Plastics help keep termites out of the New American Home

Plastics help keep termites out of the New American Home

TERM Barrier keeps termited out of the New American HomeOrlando, Fla. - Walk inside the New American Home (TNAH) 2017 and a couple steps beyond the entry area you find yourself outside again...

Polyguard CEO John Muncaster said the wrap, which was developed with entomologists at Texas A&M University, has a thick polyethylene backing to keep bugs, particularly termites, at bay. The top layer is made of a polypropylene fabric so concrete can bond with the fibers if it’s used as a barrier for the underslab, which is a common entry point for subterranean termites. A proprietary sealant is used to hold the plastic fiber and film together.

“This has been tested long term in the lab and in the field and it resists termites,” Muncaster said. “We don’t why. We don’t know everything about what makes them tick.”

The combination of the sealant and two plastics simply can’t be penetrated by voracious-eating termites. The three materials seem to have sound-deadening qualities for the insects, and that could be factor, Muncaster said, or it could be related to the barrier’s odor and moisture control.

“We’re putting the house in a sealant bag, really,” he said. “Not only the bottom, where so many insects come in, but up the walls at the seams there can be openings. Our goal is to seal all gaps wherever possible. You can almost keep all insects out.”

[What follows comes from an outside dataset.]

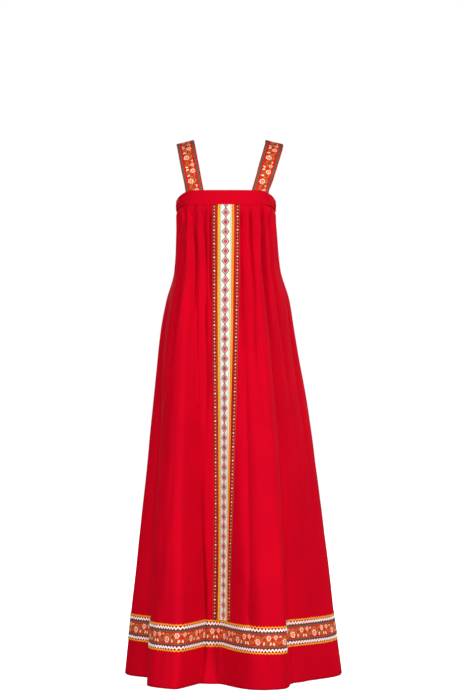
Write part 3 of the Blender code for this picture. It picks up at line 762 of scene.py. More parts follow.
def dotted_braid(side, inner, outer, node):
    """The ribbon, its silver dots and its bronze dots."""
    ribbon = flat_tape(f"dark_braid_{side}", inner, outer)
    heights = np.arange(TRIM_TOP - 0.002, BAND_TOP + 0.002, -DOT_PITCH / 6)
    middle = trim_column(np.full(heights.shape, (inner + outer) / 2))
    points = on_cloth(middle, heights, np.full(heights.shape, GAP + TAPE_WALL))
    foot = on_cloth(middle, heights, np.zeros(heights.shape))
    out = (points - foot) / np.linalg.norm(points - foot, axis=1, keepdims=True)
    places = spaced(points, out, DOT_PITCH)
    bright = np.arange(len(places[0])) % SILVER_EVERY == 3
    silver = set_out(f"silver_dots_{side}", SILVER_DOT, *[v[bright] for v in places], "dotted_braid")
    bronze = set_out(f"bronze_dots_{side}", BRONZE_DOT, *[v[~bright] for v in places], "dotted_braid")
    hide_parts(node)
    return ribbon, silver, bronze


braid_left = dotted_braid("left", -BEAD_OUTER, -BEAD_INNER, "centre_bead_left")
braid_right = dotted_braid("right", BEAD_INNER, BEAD_OUTER, "centre_bead_right")
print("silver dots on each side:", len(braid_left[1].data.vertices) // len(SILVER_DOT.points))

# %% [markdown]
# ## The trim round the hem
# A floral tape runs round the hem, with a line of white and a line of gold rickrack above and below
# it. Rickrack is a narrow tape woven in a zigzag. Each one is a strip of cloth whose middle swings
# up and down as it goes round, so that its points stand free against the red.

# %% Rings round the hem
GOLD_TOP_EDGE = 0.1570
FLORAL_TOP = 0.1480
FLORAL_BOTTOM = 0.1070
GOLD_BOTTOM_EDGE = 0.0980
BAND_BOTTOM = 0.0925
BAND_MIDDLE = (FLORAL_TOP + FLORAL_BOTTOM) / 2
BAND_ROW = int(np.argmin(np.abs(RING_HEIGHTS - BAND_MIDDLE)))
BAND_GIRTH = float(AROUND[BAND_ROW, -1] - AROUND[BAND_ROW, 0])


def band_column(around):
    """The grid column at distances round the hem from the left side seam."""
    places = AROUND[BAND_ROW] - AROUND[BAND_ROW, 0]
    return np.interp(around % BAND_GIRTH, places, np.arange(len(places)))


def band_ring(step, shares, height_at, lift_at):
    """A ring round the hem. Shares run from -1 to 1 up its width."""
    count = round(BAND_GIRTH / step)
    around = np.linspace(0.0, BAND_GIRTH, count + 1)[None, :]
    shares = np.array(shares)[:, None]
    heights, lift = height_at(around, shares), lift_at(around, shares)
    around, heights, lift = np.broadcast_arrays(around, heights, lift)
    return on_cloth(band_column(around), heights, lift), around, heights


floral_points, floral_around, floral_heights = band_ring(
    0.0050,
    np.linspace(1.0, -1.0, 11),
    lambda around, share: BAND_MIDDLE + share * (FLORAL_TOP - FLORAL_BOTTOM) / 2,
    lambda around, share: GAP + 0.0 * share,
)
floral_tape = add_cloth(
    "floral_hem_tape", floral_points, floral_around, floral_heights - BAND_MIDDLE,
    TAPE_WALL, closed=True,
)
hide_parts("hem_floral_tape")
print("floral tape:", round(BAND_GIRTH, 3), "m round the hem")

# %% Rickrack
WHITE_POINTS, GOLD_POINTS = 240, 240
WHITE_HALF, GOLD_HALF = 0.0019, 0.0014
ZIGZAG_SHARPNESS = 0.94


def rickrack(name, top, bottom, half, count, node, phase=0.0):
    """A zigzag tape between two heights, with a count of points round the hem."""
    middle, swing = (top + bottom) / 2, (top - bottom) / 2 - half
    pitch = BAND_GIRTH / count

    def heights(around, share):
        turn = 2 * math.pi * around / pitch + phase
        zigzag = np.arcsin(ZIGZAG_SHARPNESS * np.sin(turn)) / math.asin(ZIGZAG_SHARPNESS)
        return middle + swing * zigzag + share * half

    def lift(around, share):
        return GAP + 0.0002 + 0.0004 * (1.0 - share ** 2) + 0.0 * around

    points, around, at = band_ring(pitch / 10, np.linspace(1, -1, 5), heights, lift)
    share = np.linspace(1, -1, 5)[:, None] * half
    piece = add_cloth(name, points, around, np.broadcast_to(share, around.shape),
                      TAPE_WALL * 0.8, closed=True)
    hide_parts(node)
    return piece


gold_top = rickrack("gold_rickrack_top", BAND_TOP, GOLD_TOP_EDGE, GOLD_HALF, GOLD_POINTS,
                    "hem_gold_top")
white_top = rickrack("white_rickrack_top", GOLD_TOP_EDGE, FLORAL_TOP, WHITE_HALF, WHITE_POINTS,
                     "hem_white_top", math.pi)
white_bottom = rickrack("white_rickrack_bottom", FLORAL_BOTTOM, GOLD_BOTTOM_EDGE, WHITE_HALF,
                        WHITE_POINTS, "hem_white_bottom")
gold_bottom = rickrack("gold_rickrack_bottom", GOLD_BOTTOM_EDGE, BAND_BOTTOM, GOLD_HALF, GOLD_POINTS,
                       "hem_gold_bottom", math.pi)
print("rickrack points:", WHITE_POINTS, "white, each", round(BAND_GIRTH / WHITE_POINTS * 1000, 2), "mm")

# %% [markdown]
# ## The yoke
# The yoke is one strip of cloth folded double, so its top edge is a soft fold with a line of
# stitching below it. A profile of the doubled cloth, with its rounded edges and the groove that the
# stitches pull, is carried round the body. The gathers push small waves into its lower edge.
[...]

In new construction, if incorporated into the design stage, the Term system can seal plumbing openings, bath traps, base flashing, window flashing, vent holes, flooring underlayment and joints in addition to foundation and underslab barriers. No system can keep out every bug, but this one comes close, Muncaster said.

In remodeled houses, the Term system can protect sill plates, seam and window flashing, underlayments for replaced floors, and more if it’s a major renovation.

“We think it has the potential to take sustainable construction up another level and help people live better and more comfortably,” Muncaster said, noting that water and energy conservation have long been goals of green builders. “We’ve got something new. I don’t think anybody in America has ever taken a systems look at construction to exclude insects and other pests. That’s what we’re doing.”

Polyguard’s barrier system also was used at the 4,631-square-foot the New American Remodeled Home (TNARH), which NAHB did this year for the first time since 2007. It’s in the same gated community. [read more...]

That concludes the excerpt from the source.